Das Geld für euch Jugendliche saß nicht gerade locker, das soll sich nun ändern

Und auch die Phrase im Sozialgesetzbuch VIII, dass die Angebote an die Jugendlichen „von ihnen mitbestimmt und mitgestaltet werden“ sollen, wird mit Leben gefüllt. Das Gesetz sieht Jugendförderpläne vor, in denen die bestehenden Angebote alle vier Jahre und unter eurer Beteiligung auf den Prüfstand kommen. Außerdem können sich diejenigen von euch, die sich selbst ehrenamtlich in der Jugendarbeit engagieren, künftig bis zu zwölf Tage vom Arbeitgeber freistellen lassen.

In den Jahren 2020 bis 2023 sollen die Bezirke 25 Millionen Euro mehr zur Verfügung haben für die Jugendarbeit – sonst würden sie dem neuen Gesetz wohl auch nicht zustimmen. Sie müssen das Geld dann aber auch genau dafür verwenden. Und wenn ihr noch mehr werdet, dann steigt automatisch auch der Etat für die Jugendarbeit. Ohne dass wie bisher um jede Erhöhung mit dem Finanzsenator gefeilscht werden muss.

Wo sollen Bands proben?!

„Dieses Gesetz ist mehr als eine Hoffnung“, sagt Tilmann Weickmann, der als Geschäftsführer des Landesjugendrings, eines Zusammenschlusses der Berliner Jugendverbände, an der Erarbeitung beteiligt war. Euer gesetzliches Recht auf Jugendarbeit sei dann nicht mehr abhängig vom Bezirk, in dem ihr zufällig wohnt.
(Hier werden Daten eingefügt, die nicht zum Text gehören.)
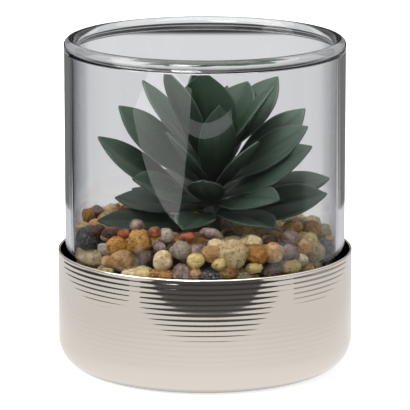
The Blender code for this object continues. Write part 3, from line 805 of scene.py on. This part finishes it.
level = add_node(tree, "ShaderNodeMix",
                 [("Factor", mirrored.outputs["Value"]), (3, near_lit.outputs["Value"])], data_type="FLOAT")
level.inputs[2].default_value = SEEN_THROUGH_GLASS
across = add_node(tree, "ShaderNodeSeparateXYZ", [("Vector", place.outputs["Object"])])
far_behind = add_node(tree, "ShaderNodeMapRange", [("Value", across.outputs["Y"])],
                      From_Min=FAR_DARK_FROM, From_Max=FAR_DARK_TO, To_Min=1.0, To_Max=FAR_DARK)
both_walls = add_node(tree, "ShaderNodeMath", [(0, path.outputs["Transmission Depth"])],
                      operation="GREATER_THAN")
both_walls.inputs[1].default_value = BOTH_WALLS
far_level = add_node(tree, "ShaderNodeMath",
                     [(0, far_behind.outputs["Result"]), (1, both_walls.outputs["Value"])],
                     operation="MAXIMUM")
lighted = add_node(tree, "ShaderNodeMath", [(0, level.outputs[0]), (1, far_level.outputs["Value"])],
                   operation="MULTIPLY")
unshaded = add_node(tree, "ShaderNodeEmission", [("Strength", lighted.outputs["Value"])],
                    Color=(0.99, 1.0, 1.005, 1.0))
seen = add_node(tree, "ShaderNodeMixShader",
                [("Fac", path.outputs["Is Camera Ray"]), (1, unshaded.outputs["Emission"]),
                 (2, shader.outputs["BSDF"])])
tree.links.new(seen.outputs["Shader"], tree.nodes["Material Output"].inputs["Surface"])
bpy.ops.mesh.primitive_plane_add(size=TABLE_SIZE, location=(0.0, 0.0, -TABLE_DROP))
table = bpy.context.active_object
table.name = "table"
table.data.materials.append(table_top)


def flag(name, corners, brightness, far_brightness=None):
    """A flat card that shows only in mirrored rays, with a brightness near the jar and one further off."""
    mesh = bpy.data.meshes.new(name)
    mesh.from_pydata(corners, [], [range(len(corners))])
    card = bpy.data.objects.new(name, mesh)
    bpy.context.scene.collection.objects.link(card)
    made = bpy.data.materials.new(name)
    made.use_nodes = True
    tree = made.node_tree
    tree.nodes.clear()
    path = add_node(tree, "ShaderNodeLightPath")
    mirrored = add_node(tree, "ShaderNodeMath", [(0, path.outputs["Glossy Depth"])], operation="GREATER_THAN")
    mirrored.inputs[1].default_value = 0.5
    place = add_node(tree, "ShaderNodeTexCoord")
    reach = add_node(tree, "ShaderNodeVectorMath", [(0, place.outputs["Object"])], operation="LENGTH")
    level = add_node(tree, "ShaderNodeMapRange", [("Value", reach.outputs["Value"])],
                     From_Min=0.14, From_Max=0.26, To_Min=brightness,
                     To_Max=brightness if far_brightness is None else far_brightness)
    clear = add_node(tree, "ShaderNodeBsdfTransparent")
    glow = add_node(tree, "ShaderNodeEmission", [("Strength", level.outputs["Result"])])
    mix = add_node(tree, "ShaderNodeMixShader", [("Fac", mirrored.outputs["Value"]),
                                                 (1, clear.outputs["BSDF"]), (2, glow.outputs["Emission"])])
    add_node(tree, "ShaderNodeOutputMaterial", [("Surface", mix.outputs["Shader"])])
    mesh.materials.append(made)
    card.visible_camera = False
    card.visible_diffuse = False
    card.visible_shadow = False
    return card


def laid_level(outline, height):
    """Corners of a card that lies level at that height."""
    return [(x, y, height) for x, y in outline]


# Outlines of the dark cards round the table and of the two white papers, seen from above, in metres.
FRONT_EDGE = (
    (0.0, TABLE_FRONT), (-0.070, -0.145), (-0.110, -0.148), (-0.156, -0.152), (-1.25, -1.01), (-1.25, -1.6),
    (1.43, -1.6), (1.43, -0.816), (0.216, -0.152), (0.155, -0.143), (0.080, -0.138),
)
LEFT_EDGE = (
    (-TABLE_LEFT, -0.130), (-TABLE_LEFT, 0.030), (-0.172, 0.080), (-0.150, 0.125), (-0.70, 1.09),
    (-1.25, -0.80),
)
RIGHT_EDGE = ((TABLE_RIGHT, -0.091), (1.42, -0.45), (0.80, 1.00), (0.150, 0.125), (0.178, 0.070))
PAPER_LEFT = ((-0.46, -0.60), (-0.108, -0.60), (-0.108, -0.285), (-0.46, -0.285))
PAPER_FRONT = ((-0.108, -0.523), (0.19, -0.523), (0.19, -0.485), (-0.108, -0.485))

flag("dark_room_front", laid_level(FRONT_EDGE, CARD_LIFT), 0.11, 0.035)
flag("dark_room_left", laid_level(LEFT_EDGE, CARD_LIFT), 0.14, 0.03)
flag("dark_room_right", laid_level(RIGHT_EDGE, CARD_LIFT), 0.40, 0.30)
paper_left = flag("white_paper_left", laid_level(PAPER_LEFT, 3 * CARD_LIFT), 2.2)
paper_front = flag("white_paper_front", laid_level(PAPER_FRONT, 3 * CARD_LIFT), 1.7)
for paper in (paper_left, paper_front):
    paper.visible_transmission = False


def wedge_card(name, start_deg, end_deg, near, far, height, brightness):
    """A level card between two directions from the jar, given from +X towards +Y."""
    outline = []
    for radius, angles in ((near, (start_deg, end_deg)), (far, (end_deg, start_deg))):
        for i in range(9):
            angle = math.radians(angles[0] + (angles[1] - angles[0]) * i / 8)
            outline.append((radius * math.cos(angle), radius * math.sin(angle)))
    return flag(name, laid_level(outline, height), brightness)


wedge_card("dark_room_further_off", 185, 355, 0.262, 1.6, 2 * CARD_LIFT, 0.05)
wedge_card("dark_room_behind_left", 92, 130, 0.27, 0.64, CARD_LIFT, 0.20)
wedge_card("dark_room_behind_right", 50, 88, 0.27, 0.64, CARD_LIFT, 0.20)

# The world is white to the eye, one grey to matt surfaces, and to glass and metal dark only where a ray
# goes off straight behind the jar, with a thin pale streak in the middle for the glint in the rim.
ROOM_BEHIND = 0.048
WORLD_ON_MATT = 0.4
STREAK = 0.35

world = bpy.data.worlds.new("soft_studio")
bpy.context.scene.world = world
world.use_nodes = True
tree = world.node_tree
tree.nodes.clear()
direction = add_node(tree, "ShaderNodeTexCoord")
split = add_node(tree, "ShaderNodeSeparateXYZ", [("Vector", direction.outputs["Generated"])])
sideways = add_node(tree, "ShaderNodeMath", [(0, split.outputs["X"])], operation="ABSOLUTE")
beside = add_node(tree, "ShaderNodeMapRange", [("Value", sideways.outputs["Value"])],
                  From_Min=0.10, From_Max=0.15)
above = add_node(tree, "ShaderNodeMapRange", [("Value", split.outputs["Z"])], From_Min=0.60, From_Max=0.72)
in_front = add_node(tree, "ShaderNodeMath", [(0, split.outputs["Y"])], operation="LESS_THAN")
in_front.inputs[1].default_value = 0.0
low = add_node(tree, "ShaderNodeMapRange", [("Value", split.outputs["Z"])], From_Min=0.05, From_Max=0.08,
               To_Min=1.0, To_Max=0.0)
streak_width = add_node(tree, "ShaderNodeMapRange", [("Value", sideways.outputs["Value"])],
                        From_Min=0.008, From_Max=0.016, To_Min=STREAK, To_Max=0.0)
streak_height = add_node(tree, "ShaderNodeMapRange", [("Value", split.outputs["Z"])],
                         From_Min=0.20, From_Max=0.30, To_Min=1.0, To_Max=0.0)
streak = add_node(tree, "ShaderNodeMath",
                  [(0, streak_width.outputs["Result"]), (1, streak_height.outputs["Result"])],
                  operation="MULTIPLY")
light_parts = [beside.outputs["Result"], above.outputs["Result"], in_front.outputs["Value"],
               streak.outputs["Value"], low.outputs["Result"]]
light_part = light_parts[0]
for part in light_parts[1:]:
    both = add_node(tree, "ShaderNodeMath", [(0, light_part), (1, part)], operation="MAXIMUM")
    light_part = both.outputs["Value"]
walls = add_node(tree, "ShaderNodeMapRange", [("Value", split.outputs["Z"])], From_Min=0.3, From_Max=0.85,
                 To_Min=0.48, To_Max=1.4)
room = add_node(tree, "ShaderNodeMix", [("Factor", light_part), (3, walls.outputs["Result"])],
                data_type="FLOAT")
room.inputs[2].default_value = ROOM_BEHIND
path = add_node(tree, "ShaderNodeLightPath")
on_matt = add_node(tree, "ShaderNodeMath", [(0, path.outputs["Diffuse Depth"])], operation="GREATER_THAN")
on_matt.inputs[1].default_value = 0.5
ambient = add_node(tree, "ShaderNodeMix", [("Factor", on_matt.outputs["Value"]), (2, room.outputs[0])],
                   data_type="FLOAT")
ambient.inputs[3].default_value = WORLD_ON_MATT
glow = add_node(tree, "ShaderNodeMix",
                [("Factor", path.outputs["Is Camera Ray"]), (2, ambient.outputs[0])], data_type="FLOAT")
glow.inputs[3].default_value = 1.0
sky = add_node(tree, "ShaderNodeBackground", [("Strength", glow.outputs[0])], Color=(1.0, 1.0, 1.0, 1.0))
add_node(tree, "ShaderNodeOutputWorld", [("Surface", sky.outputs["Background"])])


def softbox(name, place, aim, width, height, power):
    """A large soft lamp aimed at a point."""
    data = bpy.data.lights.new(name, "AREA")
    data.shape = "RECTANGLE"
    data.size = width
    data.size_y = height
    data.energy = power
    lamp = bpy.data.objects.new(name, data)
    lamp.location = place
    lamp.rotation_euler = (Vector(aim) - Vector(place)).to_track_quat("-Z", "Y").to_euler()
    bpy.context.scene.collection.objects.link(lamp)
    return lamp


softbox("softbox_above", (-0.15, -0.1, 1.1), (0, 0, 0.05), 1.2, 1.2, 13.0)
softbox("softbox_left", (-0.9, -0.35, 0.55), (0, 0, 0.06), 0.6, 0.6, 4.0)
softbox("softbox_front", (-0.35, -1.0, 0.95), (0, 0, 0.05), 0.5, 0.5, 11.0)

# Camera. It stands a little above the jar's rim, straight in front, as far off as the rims' ovals say.
VIEW_DISTANCE = 1.203
VIEW_AIM = 54.85 * MM
VIEW_LENS = 310.7
SENSOR = 36.0

camera_data = bpy.data.cameras.new("camera")
camera_data.sensor_width = SENSOR
camera_data.lens = VIEW_LENS
camera = bpy.data.objects.new("camera", camera_data)
camera.location = (0.0, -VIEW_DISTANCE * math.cos(VIEW_RISE),
                   VIEW_AIM + VIEW_DISTANCE * math.sin(VIEW_RISE))
camera.rotation_euler = (math.pi / 2 - VIEW_RISE, 0.0, 0.0)
bpy.context.scene.collection.objects.link(camera)
bpy.context.scene.camera = camera
bpy.context.scene.view_settings.view_transform = "Standard"
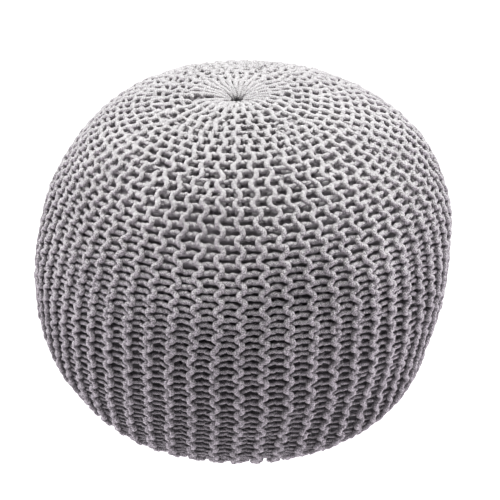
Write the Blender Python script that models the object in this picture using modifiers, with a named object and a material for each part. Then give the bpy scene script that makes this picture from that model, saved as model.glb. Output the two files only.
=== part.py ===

Auch Elvira Berndt, Vorsitzende des Landesjugendhilfeausschuss, ist Fan des Entwurfs: „Es gibt seit Jahren eine Debatte über die Entwicklung der Jugendlichen in dieser Gesellschaft, aber die Angebote für sie wurden brutal zusammengekürzt.“ Wo sollten jugendliche Bands proben, wo sollt ihr Mitbestimmung und Selbstverwaltung lernen, wenn nicht in Einrichtungen, die sich speziell an euch richten? „Viele Erwachsene haben wohl vergessen, dass sie das alles nicht unbedingt in der Schule oder zu Hause mitbekommen haben“, sagt Berndt.

Die SenatorInnen für Wirtschaft, Finanzen und Justiz haben den Entwurf schon durchgewunken. Nun beraten der Senat und dann die Bürgermeister der Bezirke darüber, bevor die neuen Regelungen endgültig vom Landesparlament verabschiedet und umgesetzt werden. Dauert also noch einige Monate, bis sich für euch wirklich was ändert. „Es wird aber höchste Zeit, bevor sich gar keiner mehr erinnert, was es an toller Jugendarbeit in dieser Stadt mal gab“, sagt Berndt.